Hope, as it is defined in the Catechism, means that we Christians look forward to eternal life in heaven with God. No matter what circumstances come along in our lives, we know that in the end, we will be in paradise. Think of the various workplace situations that could cause us to lose hope - layoffs; a workaholic boss who expects the same; petty and gossipy co-workers; the list goes on. If we have the virtue of hope we know that these stressful situations are only temporary. The ultimate reward awaits us in heaven.

Faith ties in with hope in the sense that it is our basic knowledge of and acceptance of God and what He teaches us. Hope follows very closely if we have faith. Having faith means that we believe in God, and that we believe in our Church. Having faith in God and Church gives us hope in eternal life. So maintaining our faith while we're at work - whether through moments of prayer throughout the day, or by having reminders of our faith around us - keeps us focused on God.

The cardinal, or human virtues are probably the most difficult to keep strong in our working lives, because they are maintained through our own efforts. They are activated, if you will, by choices made of our own free will.

Prudence requires of us that we discern the best possible route to achieving our goal. Whether that be a promotion, or finishing a project on time, or completing a lesson plan for the school year, prudence is the filter through which all of our decisions must pass. St. Thomas Aquinas calls prudence 'right reason in action.' It means making good, reasoned decisions about how to achieve true good in any circumstance.

As an example, if you have a project to complete, prudence would lead you to make good decisions about developing a good plan. It will help you in not cutting corners by leaving out steps for the sake of speed. Prudence will keep you on track by making good, reasoned decisions about how to adjust the plan as you work your way through it.

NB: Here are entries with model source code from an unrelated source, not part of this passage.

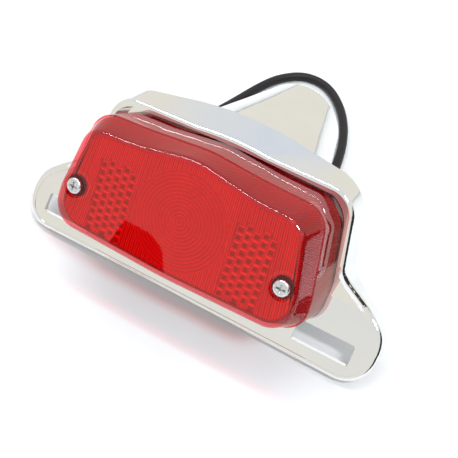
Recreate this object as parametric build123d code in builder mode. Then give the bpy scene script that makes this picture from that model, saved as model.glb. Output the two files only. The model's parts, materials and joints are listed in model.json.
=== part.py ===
"""Chrome motorcycle tail light with a red lens and number plate ears, lying on a table.

The lamp is drawn in its own upright directions (across, depth behind the lens face, height)
on planes that lean back by the angle at which the lamp rests on its ears and its foot.
"""

import os
from math import atan2, cos, pi, radians, sin, tan

from build123d import *

# ---- driving dimensions (mm) ----
screw_spacing = 107.0  # between the two lens screws
face_thickness = 3.0
lens_wall = 2.5
shoulder_depth = 13.0  # small step round the lens wall
shoulder_step = 0.5
lens_edge_radius = 3.5

rim_depth = 33.5  # front of the hood rim, behind the lens face
floor_depth = 39.6  # recess floor that the lens stands on
crease_height = -10.0  # below it the flange tilts forward
flange_tilt = 16.0
sheet = 2.5
rim_width = 3.0
rim_roll = 2.0  # rounding of the outer front edge
lip = 0.4  # height of the flange's raised border
back_depth = 46.0  # open back edge of the skirt
seal_thickness, seal_inset = 0.8, 4.0

pod_root_depth = 41.0
pod_root_width, pod_root_height, pod_root_centre = 50.0, 27.0, 13.5
pod_end_depth, pod_end_radius, pod_end_centre = 123.4, 27.0, 36.0
pod_wall, end_wall, pod_edge_radius = 2.5, 4.0, 1.5

slot_length, slot_height, slot_centre, slot_level, slot_corner = 29.0, 9.8, 73.5, -30.3, 1.2
bolt_circle, bolt_thread, bolt_boss, bolt_depth = 16.0, 2.5, 5.0, 11.0
bolt_angles = (90, 210, 330)
exit_level, exit_radius = 24.0, 5.0  # cable hole in the mounting face

bulb_level = 5.0
bulb_radius, base_radius, pin_radius, pin_reach = 12.5, 7.5, 1.0, 8.4
socket_bore, socket_radius = 7.75, 8.7
base_front, base_back = 32.0, 48.0
pin_depth = 41.0
press_travel, turn_travel = 2.0, 20.0
play = 0.3

plate_level = 11.5
plate_screw_spots = ((-32.5, 22), (32.5, 22), (-32.5, 1), (32.5, 1))
plate_screw_radius, plate_screw_head = 1.4, 2.6
screw_radius, screw_head, screw_head_height = 2.0, 3.9, 2.4
recess_radius, recess_depth = 5.75, 2.6
column_radius = 7.0
washer_radius, washer_thickness = 5.0, 1.0
screw_tip, screw_boss = 44.8, 4.5

cable_radius = 2.75
lead_radius = 1.0
table_gap = 0.1

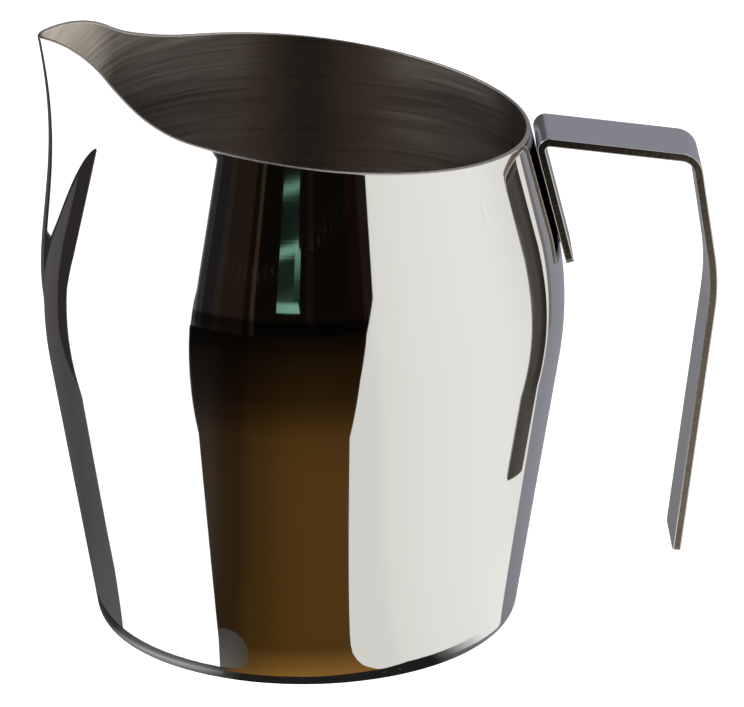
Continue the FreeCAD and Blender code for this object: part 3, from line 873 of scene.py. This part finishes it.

Justice means treating everyone fairly and equitably in all that we do. We should work to promote equity with our coworkers so as to foster an atmosphere of cooperation. By working toward that end, we improve the environment for all. This means not engaging in petty squabbles, or engaging in office gossip. It means not being closed minded about the ideas of others. Justice reminds us that we are all equal in the eyes of God.

Fortitude, to me, is probably the virtue on which we have to work the hardest. It means persevering toward that goal of common goodness in spite of the obstacles we may encounter. It means sticking up for what we believe to be right even in the face of opposition. Fortitude is an inner strength to continue doing what's right even when it might be easier to take an easier route.

Fortitude takes a lot of work. Here's a personal example of where fortitude provides great strength: I have a project that I'm working on that was supposed to have been finished six months ago. Through a variety of circumstances, the project is now scheduled to end next April. There have been many trying experiences throughout the last 8 months, but the project team has to keep moving forward and putting on a brave face. In this situation, fostering the virtue of fortitude helps you to stay focused on what is right - continuing to provide a high level of service, doing the job correctly - rather than slacking off and allowing a bad attitude to enter into the picture.

I like to think of temperance as the virtue that keeps us in line. It keeps us from indulging our baser instincts. A very simple example would be resisting the urge to 'borrow' office supplies to use at home. Another example would be resisting the urge to overindulge at the office Christmas party. If travel is a part of your job, temperance keeps you from hanging out at the hotel bar after hours (which could lead to even greater temptations!).

Very often situations present themselves to us that confuse us as far as how to respond. Allowing the Holy Spirit to reside in us and strengthen these virtues gives us the power to live a truly godly life, and allows the light of Christ to shine out from our lives. Let us all invite the Holy Spirit into our lives.